Data lines ->

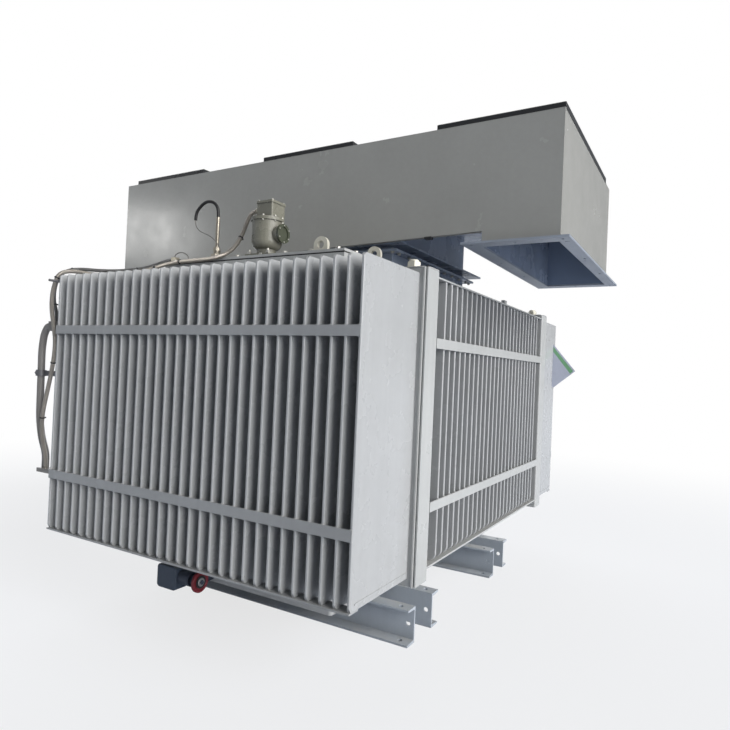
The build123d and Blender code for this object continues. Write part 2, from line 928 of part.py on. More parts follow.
bonding_wire.part.label = "bonding_wire"
export_step(bonding_wire.part, "parts/bonding_wire.step")
tag_card.part.label = "tag_card"
export_step(tag_card.part, "parts/tag_card.step")
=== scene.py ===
import json
import math

import bmesh
import bpy
import numpy as np
from mathutils import Matrix, Vector


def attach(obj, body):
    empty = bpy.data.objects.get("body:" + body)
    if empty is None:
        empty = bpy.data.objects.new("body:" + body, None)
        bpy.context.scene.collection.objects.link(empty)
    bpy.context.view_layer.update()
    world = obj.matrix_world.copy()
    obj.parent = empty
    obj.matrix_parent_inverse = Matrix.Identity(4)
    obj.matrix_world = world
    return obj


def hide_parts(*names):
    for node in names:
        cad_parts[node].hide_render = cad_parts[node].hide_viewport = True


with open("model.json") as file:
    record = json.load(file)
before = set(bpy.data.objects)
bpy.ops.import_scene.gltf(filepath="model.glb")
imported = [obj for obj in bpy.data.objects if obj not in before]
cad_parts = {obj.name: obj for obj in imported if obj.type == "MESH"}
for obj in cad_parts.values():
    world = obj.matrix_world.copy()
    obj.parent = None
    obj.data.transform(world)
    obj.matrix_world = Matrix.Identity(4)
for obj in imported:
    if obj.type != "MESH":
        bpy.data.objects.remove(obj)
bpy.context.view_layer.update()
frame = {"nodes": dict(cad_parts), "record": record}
N = frame["nodes"]
rng = np.random.default_rng(7)
scene = bpy.context.scene
HOUSING = "housing"
WHEEL = "wheel"

# ------------------------------------------------------------------- camera
a, e, roll = 0.53128730, -0.01211237, -0.04407547
eye = Vector((1.60286, -2.66037, 1.03401))
fwd = Vector((-math.sin(a) * math.cos(e), math.cos(a) * math.cos(e), -math.sin(e)))
right = Vector((math.cos(a), math.sin(a), 0.0))
down = fwd.cross(right)
r2 = math.cos(roll) * right + math.sin(roll) * down
d2 = -math.sin(roll) * right + math.cos(roll) * down
cam_data = bpy.data.cameras.new("camera")
cam = bpy.data.objects.new("camera", cam_data)
scene.collection.objects.link(cam)
m = Matrix.Identity(4)
for i in range(3):
    m[i][0] = r2[i]
    m[i][1] = -d2[i]
    m[i][2] = -fwd[i]
    m[i][3] = eye[i]
cam.matrix_world = m
cam_data.sensor_width = 36.0
cam_data.lens = 592.9196 * 36.0 / 730.0
cam_data.clip_start = 0.05
cam_data.clip_end = 100.0
scene.camera = cam


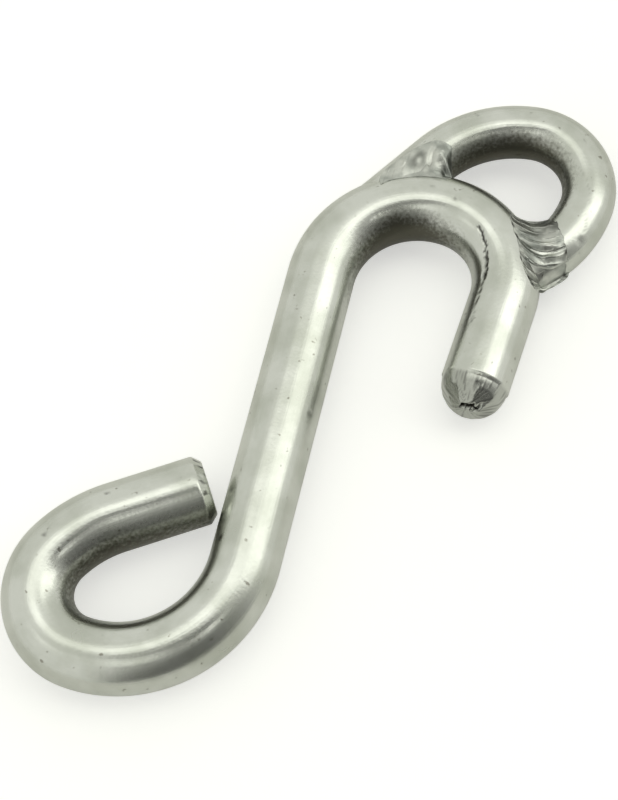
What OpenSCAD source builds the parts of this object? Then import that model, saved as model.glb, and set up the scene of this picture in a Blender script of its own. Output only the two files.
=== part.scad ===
// Halyard hook. A round bar is bent into a hook with an eye at its foot, and a bow of
// thinner round bar is welded on the back of the hook's crown. The fitting lies flat:
// the centrelines of both bars are in one level plane, and the hook bar rests on Z = 0.
// The shank runs along Y, with the crown and the bow at its +Y end.

/* [Hook bar] */
// Diameter of the round bar that the hook and its eye are bent from
hook_bar_d = 8; // [7:0.1:10]
// Length of the straight shank between the eye and the crown
shank_length = 35.8; // [28:0.1:60]
// Centreline radius of the crown where it leaves the shank
crown_start_r = 11.7; // [10:0.1:16]
// Turn of the crown at its first radius, in degrees
crown_start_turn = 101; // [90:1:110]
// Centreline radius of the crown where it comes down to the free leg
crown_end_r = 9.5; // [8:0.1:12]
// Turn of the crown at its second radius, in degrees
crown_end_turn = 84.5; // [70:0.5:95]
// Length of the straight free leg up to its domed tip
free_leg_length = 10.8; // [6:0.1:20]
// Width of the shallow pit left in the middle of the domed tip
tip_pit_d = 2; // [1:0.1:3]

/* [Eye] */
// Centreline radius of the eye where it leaves the shank
eye_start_r = 14.1; // [12:0.1:18]
// Turn of the eye at its first radius, in degrees
eye_start_turn = 96; // [90:1:100]
// Centreline radius of the eye's tight end
eye_end_r = 6.9; // [6:0.1:9]
// Turn of the eye's tight end, in degrees
eye_end_turn = 115; // [105:1:120]
// Centreline radius where the eye comes back towards the shank
eye_return_r = 15.6; // [12:0.1:20]
// Turn of the eye's returning side, in degrees
eye_return_turn = 27.5; // [20:0.5:32]
// Gap left between the eye's tail and the shank
eye_gap = 0.4; // [0.2:0.1:3]
// Radius that rounds the rim of the tail's square-cut end
tail_edge_r = 1; // [0.3:0.1:2]

/* [Bow] */
// Diameter of the thinner round bar of the bow
bow_bar_d = 6.4; // [5:0.05:6.8]
// Height of the bow's centreline above the outside of the crown
bow_height = 10.9; // [8:0.1:18]
// Place of the bow's top round the crown, in degrees clockwise from the shank
bow_place = 35; // [32:0.5:38]
// Lean of the bow's axis, in degrees clockwise from the shank
bow_lean = 48.2; // [45:0.1:51]
// Centreline radius of the bow's top
bow_top_r = 7.7; // [6.5:0.1:9]
// Turn of the bow's top, in degrees
bow_top_turn = 103; // [98:1:108]
// Centreline radius of the bow's two sides
bow_side_r = 14.4; // [12.5:0.1:16]
// Turn of each side of the bow, in degrees
bow_side_turn = 52; // [48:1:55]

/* [Welds] */
// Width of the widest run of weld
weld_w = 5.8; // [4:0.1:7]
// Depth of the right-hand beads' crests below the crest of the hook bar
right_weld_dip = 0.1; // [0:0.05:0.6]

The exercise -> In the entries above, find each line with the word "type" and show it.

Exercise response ->
cad_parts = {obj.name: obj for obj in imported if obj.type == "MESH"}
    if obj.type != "MESH":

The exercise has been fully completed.